In such a situation the theory of Marxism became the flavor of the 19th and early 20th centuries. Marx talked only of the industrial nations and he had very little to say about agrarian societies like India and China. Nevertheless, the theory of Marx was revolutionary and the western powers were greatly shaken.
They carried out reforms in their industrial policy and the condition of the workers improved but Marx found an adherent in Russia. He was a man of great intellect; Vladimir Lenin the leader of the Bolsheviks. He gave his interpretation to the theory of Marx which is now known as Marxism- Leninism and it spread like fire in Russia.
Marx and Governance
The theory of Marx had a romantic tinge and many intellectuals were swayed by it but it must be pointed out that what Marx wrote was applicable to only the industrial world as he had no comprehension of other societies.
Karl Marx propounded an economic theory but at the same time, he did not develop on the theme as to how his economic theory which was being spearheaded by a dictatorship of the proletariat would in practice run a nation. That is the reason that many people talk of Marxism as a utopia.
We can see that Marx viewed the historical process of the advent of communism and rule by the workers was a little simplistic. He wrote about a class struggle leading to communism. Marx's economic analysis of capitalism is based on his version of the labor theory of value and includes the analysis of the distribution of profit and the condition of the exploited proletariat. In other words he left behind a theory that sounds good to read but was impractical because he failed to show how his theory of exploitation of labor could be put into effect without resort to force and coercion.
What Marx stated does look a little utopian. Lenin reinterpreted Karl Marx and applied it to Russia.The state of Russia was backward and ruled by Tsar who lived in the 19th century. Russia was basically an agrarian society and had very little of industrial development.
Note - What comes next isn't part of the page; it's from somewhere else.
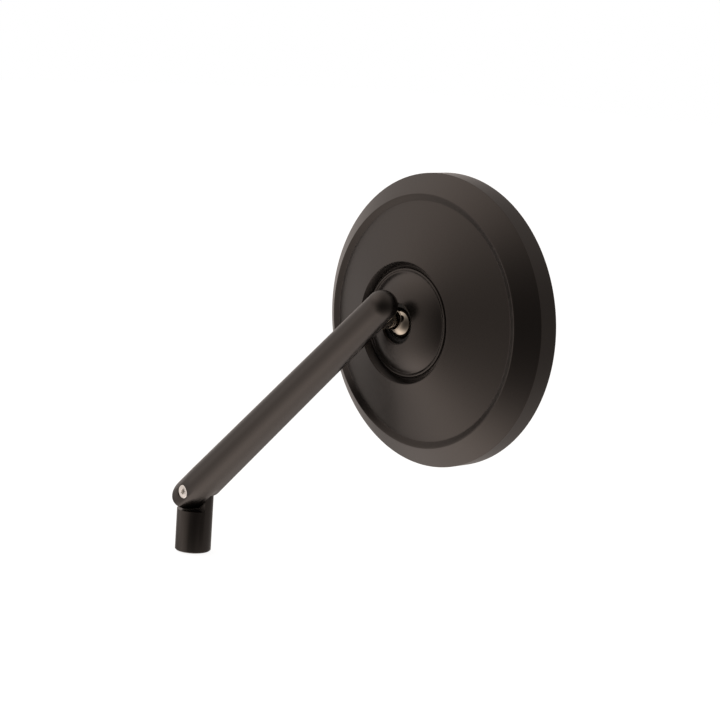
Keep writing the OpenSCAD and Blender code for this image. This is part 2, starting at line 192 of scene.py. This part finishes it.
def finish_of(name, tones, roughness, grain, metallic=0.0, relief=0.1, drift=60.0, level=0.5,
              tint=(1.0, 1.0, 1.0)):
    """A finish whose colour drifts slowly between two tones, and whose roughness and relief follow a fine
    grain. The colour is a mix by a broad noise; roughness is mapped from a fine noise between two limits."""
    finish = bpy.data.materials.new(name)
    finish.use_nodes = True
    nodes = finish.node_tree.nodes
    links = finish.node_tree.links
    shader = nodes["Principled BSDF"]
    shader.inputs["Metallic"].default_value = metallic
    shader.inputs["Specular IOR Level"].default_value = level
    shader.inputs["Specular Tint"].default_value = (*tint, 1.0)
    place = nodes.new("ShaderNodeTexCoord")
    broad = nodes.new("ShaderNodeTexNoise")
    broad.inputs["Scale"].default_value = drift
    broad.inputs["Detail"].default_value = 3.0
    colour = nodes.new("ShaderNodeMix")
    colour.data_type = "RGBA"
    colour.inputs[6].default_value = (*tones[0], 1.0)
    colour.inputs[7].default_value = (*tones[1], 1.0)
    fine = nodes.new("ShaderNodeTexNoise")
    fine.inputs["Scale"].default_value = grain
    fine.inputs["Detail"].default_value = 2.0
    rough = nodes.new("ShaderNodeMapRange")
    rough.inputs["To Min"].default_value = roughness[0]
    rough.inputs["To Max"].default_value = roughness[1]
    bump = nodes.new("ShaderNodeBump")
    bump.inputs["Strength"].default_value = relief
    bump.inputs["Distance"].default_value = grain_height
    links.new(place.outputs["Object"], broad.inputs["Vector"])
    links.new(place.outputs["Object"], fine.inputs["Vector"])
    links.new(broad.outputs["Fac"], colour.inputs[0])
    links.new(colour.outputs[2], shader.inputs["Base Color"])
    links.new(fine.outputs["Fac"], rough.inputs["Value"])
    links.new(rough.outputs["Result"], shader.inputs["Roughness"])
    links.new(fine.outputs["Fac"], bump.inputs["Height"])
    links.new(bump.outputs["Normal"], shader.inputs["Normal"])
    return finish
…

The workers on the farms were exploited and bonded labor was the order of the day.It is to the credit of Lenin that he modified the theory of Karl Marx and applied it to Russia.He was thus able to formant a revolution which has become famous as the October revolution of 1917.
Lenin set up a totalitarian state which was not what Karl Marx had envisaged. The classical Marxist theory does talk of a class struggle but out of this class, there was to order. In Russia, Lenin did have the class struggle but it ended with the elimination of one class of society only to be replaced by leaders of the communist party and the political Commissioner. It meant that the workers again were not controlling the means of production and distribution of profit. In that respect, classical Marxism was not practiced in Russia.
Lenin was followed by Stalin and he further punched nails into the theory of Marx. .But the state built on a foundation of negation of human values and freedom was bound to collapse and within seven decades the Soviets state disintegrated. One is tempted to conclude that communism was a failure.
This is again a simplistic notion because one effect of Marxism has been the improvement in the working conditions of the workers in the western powers. in fact, classical Marxism is more relevant to modern Germany, the UK, and the USA.
Classical Marxism appears to have become dead. We do have regimes in China and North Korea which profess to be communist. Despite this, the collapse of Russia as a Communist power may lead one to conclude that communism is dead and gone.
Even in the 21st-century communism does have a certain role to play. The question is how can one stop exploitation and poor living conditions of the third world. Poverty is the breeding ground of Marxism. There is every chance that communism may again come forward in a different form. In this connection, the role of China which is a communist country will be crucial.
Alive in China?
No theory or discussion of Marx and communism is complete without reference to Mao Tse Tung the Chinese leader. Mao was not an intellectual in the category of Lenin and Marx but at the same time, he was a highly intelligent man. He applied the Marxist- Lenin theory with modifications to China. He added his own brand of agrarian revolution and successfully transported China from a medieval country to great power status. He applied the principles of Marxism but at a tremendous cost of human suffering and death. After his demise, there has been a shift from his ideas but the basic edifice of the communist state remains. It is a matter of historical thought that the theory of Karl Marx which he had thought would apply to the industrial powers in the West, is in practice found a home in the Far East in China. I wonder if we can say that Communism is dead and will never be resurrected?